Clara, Chuck et les autres (théorie, extraits)

 

Se méfier des anecdotes est une mise en garde commune en éthologie. Pourtant, celles-ci sont fondamentales dans l’étude du comportement des animaux et ont même été institutionnalisées, dans les années 1980, par certain·e·s scientifiques en « éthologie cognitive ». La perspective développée ici repose sur la recherche de récits anecdotiques dans des textes scientifiques faisant référence historiquement, et tend à adopter, à partir d’eux, un point de vue pragmatique pour comprendre les relations interespèces – puisque les interactions impliquent des logiques comportementales et la capacité des corps à actualiser des savoir-faire à travers des expériences vécues.
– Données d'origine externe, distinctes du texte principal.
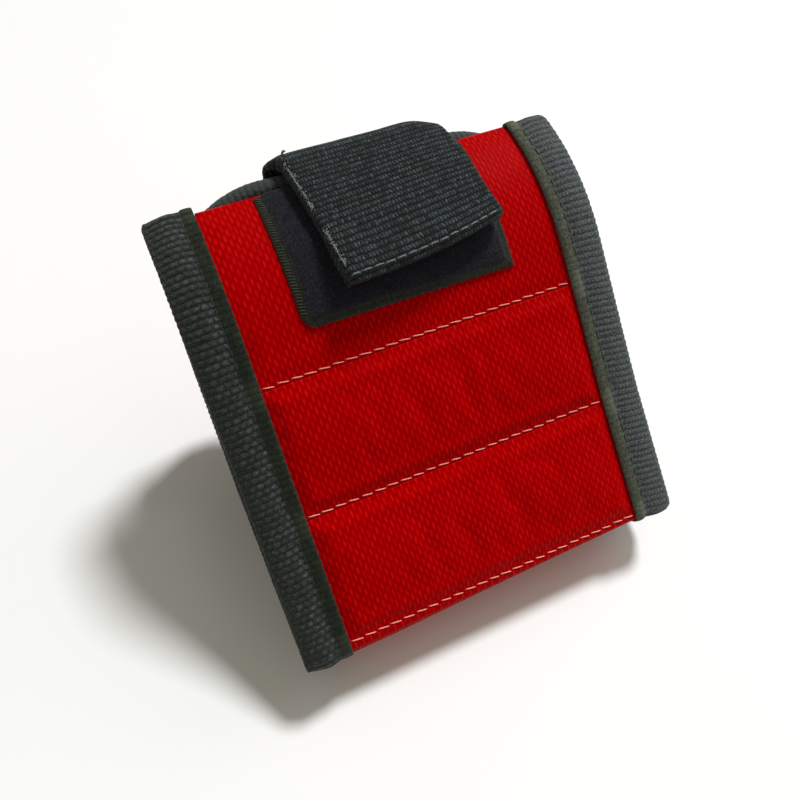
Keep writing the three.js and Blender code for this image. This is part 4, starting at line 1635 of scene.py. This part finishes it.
def trimBinding(side, body, start, end):
    # one line of stitches in the groove, and hairs on the inner strip, for one moving panel
    look = trimLook
    name, sign = body.capitalize(), bindingSides[side]["sign"]
    stitch = look["seamStitch"]
    rise = bindingShape["gap"] + bindingShape["thickness"] - 0.42
    x = sign * (band["width"] / 2 - look["seamAcross"])
    runs = []
    for d in np.arange(start, end - stitch, stitch):
        line = d + look["seamGap"] / 2 + (stitch - look["seamGap"]) * seamShare
        runs.append(bandPoint(line, x, rise + 0.16 * seamArch))
    seamAlong(f"{side}Seam{name}", runs, body, look["seamRadius"], trimThreads[side])
    rng = np.random.default_rng(len(side) + int(start))
    count = int((end - start) * look["hairs"])
    d = rng.uniform(start, end, count)
    a = rng.uniform(bindingShape["grooveEnd"], band["bindingWidth"], count)
    feet, ups = clothFeet(d, sign * (band["width"] / 2 - a), np.full(count, rise + 0.28))
    places = np.stack([band["bindingWidth"] - a, d], axis=1)
    finish = innerTapes["plain" if body == "base" else side]
    size = look["hairLength"], look["hairWidth"]
    makeFibres(f"{side}Fuzz{name}", feet, ups, places, int(start), *size, finish, body, "tape")


makeOverlock()
for side in bindingSides:
    for body, span in trimSpans.items():
        trimBinding(side, body, *span)
print("trims sewn")

# floor and surroundings


def makeFloor():
    size = studio["floorSize"] * mm
    mesh = bpy.data.meshes.new("studioFloor")
    corners = [(-size, -size, 0), (size, -size, 0), (size, size, 0), (-size, size, 0)]
    mesh.from_pydata(corners, [], [(0, 1, 2, 3)])
    made = mixed("studioFloor", Roughness=0.9, Specular_IOR_Level=0.1, Base_Color=studio["floorTone"])
    mesh.materials.append(made.owner)
    addObject("studioFloor", mesh)


def makeWorld():
    # white where it is seen, mirrored or looked through, and a warm soft light for the rest
    world = bpy.data.worlds.new("studioWorld")
    bpy.context.scene.world = world
    made = recipe(world, "Background")
    path = made.node("ShaderNodeLightPath").outputs
    seen = path["Is Camera Ray"]
    for ray in ("Is Glossy Ray", "Is Transmission Ray"):
        seen = made.calc("MAXIMUM", seen, path[ray])
    tint = made.blend(seen, studio["worldTone"], (1.0, 1.0, 1.0, 1.0))
    made.finish(Color=tint, Strength=made.blend(seen, studio["worldStrength"], 1.0, "FLOAT"))


makeFloor()
makeWorld()
print("studio made")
Mon travail s’articule dans l’intervalle d’une pratique de vidéo expérimentale, l’exercice d’actions discrètes dans l’espace public, et la réalisation d’installations performatives. J’explore les techniques d’observation au croisement des sciences, sciences humaines et arts visuels, à travers l’utilisation décalée d’objets et de protocoles, l’infiltration de contextes spécifiques, ou encore la réalisation de films d’observation. Ceux-ci s’intéressent à des activités situées dans la marge, non-spectaculaires et non-productives, ainsi qu’à des moments d’interactions sociales (inter et intra-spécifiques). En saisissant des gestes techniques, des postures ou encore des rythmes particuliers, j’observe ce qui se joue dans le langage non-verbal, et propose un déplacement de point de vue ainsi que de nouveaux types de relations et pôles d’attention pour des passants, les usagers d’un lieu ou le public d’un événement.

C’est dans un contexte articulant théorie et pratique que le texte Clara, Chuck et les autres a été rédigé. Ma réflexion a trouvé des échos, d’une part, dans le programme de recherche Action (2017-2021) porté par La Manufacture, la HEM et la HEAD, au sein duquel un groupe de chercheurs et moi-même avons pu réunir les résultats d’une enquête sur les sciences de l’observation, avec une double visée : la compréhension et l’élaboration de systèmes de lecture des comportements humains ou animaux, et la mise à jour de ce que l’observation et la description font à l’action. Cette recherche s’adosse aux études et théories produites par des chercheurs dits de l’école de Palo Alto, sous la houlette de Gregory Bateson et dans le contexte de l’observation et de l’analyse du comportement humain. Elle s’applique à des actions situées, se poursuit dans les arts vivants et les arts visuels et se prolonge à travers l’étude, plus générale, des sciences de l’action.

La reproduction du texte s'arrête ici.